>>>>

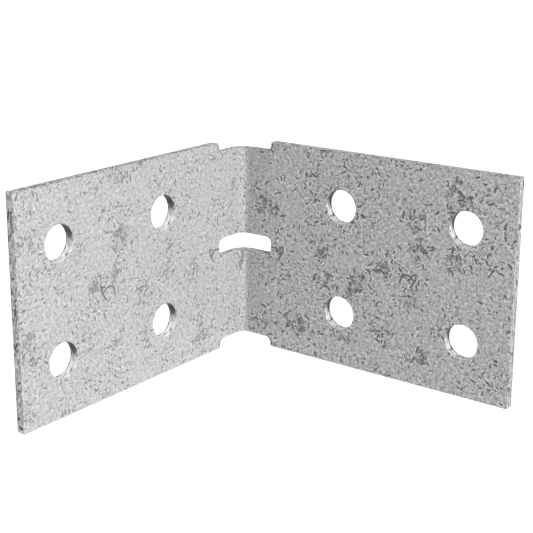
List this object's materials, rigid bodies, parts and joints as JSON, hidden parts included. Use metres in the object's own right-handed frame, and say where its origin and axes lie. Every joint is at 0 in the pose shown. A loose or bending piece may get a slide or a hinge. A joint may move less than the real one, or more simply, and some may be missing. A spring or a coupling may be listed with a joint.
{
  "type": "angle bracket",
  "caption": "Equal-leg right-angle bracket folded from galvanised steel sheet, with a grid of round screw holes in each leg, and a slot and end notches across the bend.",
  "frame": {"origin": "centre of the bounding box at its bottom, on the surface that the cut edges stand on", "axes": "+Z along the bend line; the right leg runs from the bend along +X with its outer face towards +Y, the left leg runs along -Y with its outer face towards -X"},
  "size_m": [0.07, 0.07, 0.048],
  "materials": {
    "galvanised_steel": "hot-dip galvanised, matt, with fine spangle"
  },
  "bodies": {
    "root": {"angle_bracket": "galvanised_steel"}
  },
  "joints": []
}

<<<<

- [Set exercise]
Return all the data exactly as given.

- [Answer to this problem]
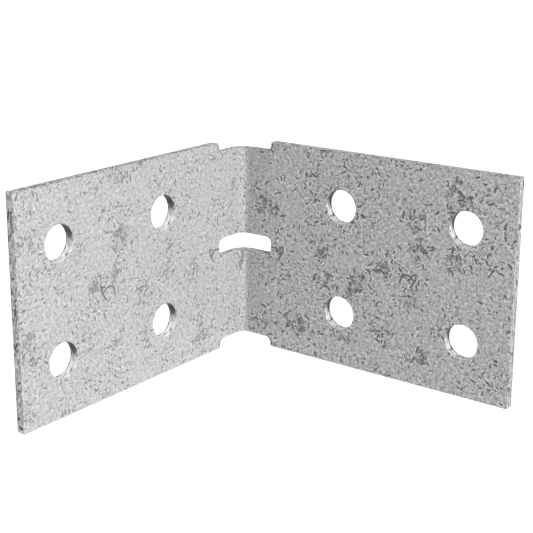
List this object's materials, rigid bodies, parts and joints as JSON, hidden parts included. Use metres in the object's own right-handed frame, and say where its origin and axes lie. Every joint is at 0 in the pose shown. A loose or bending piece may get a slide or a hinge. A joint may move less than the real one, or more simply, and some may be missing. A spring or a coupling may be listed with a joint.
{
  "type": "angle bracket",
  "caption": "Equal-leg right-angle bracket folded from galvanised steel sheet, with a grid of round screw holes in each leg, and a slot and end notches across the bend.",
  "frame": {"origin": "centre of the bounding box at its bottom, on the surface that the cut edges stand on", "axes": "+Z along the bend line; the right leg runs from the bend along +X with its outer face towards +Y, the left leg runs along -Y with its outer face towards -X"},
  "size_m": [0.07, 0.07, 0.048],
  "materials": {
    "galvanised_steel": "hot-dip galvanised, matt, with fine spangle"
  },
  "bodies": {
    "root": {"angle_bracket": "galvanised_steel"}
  },
  "joints": []
}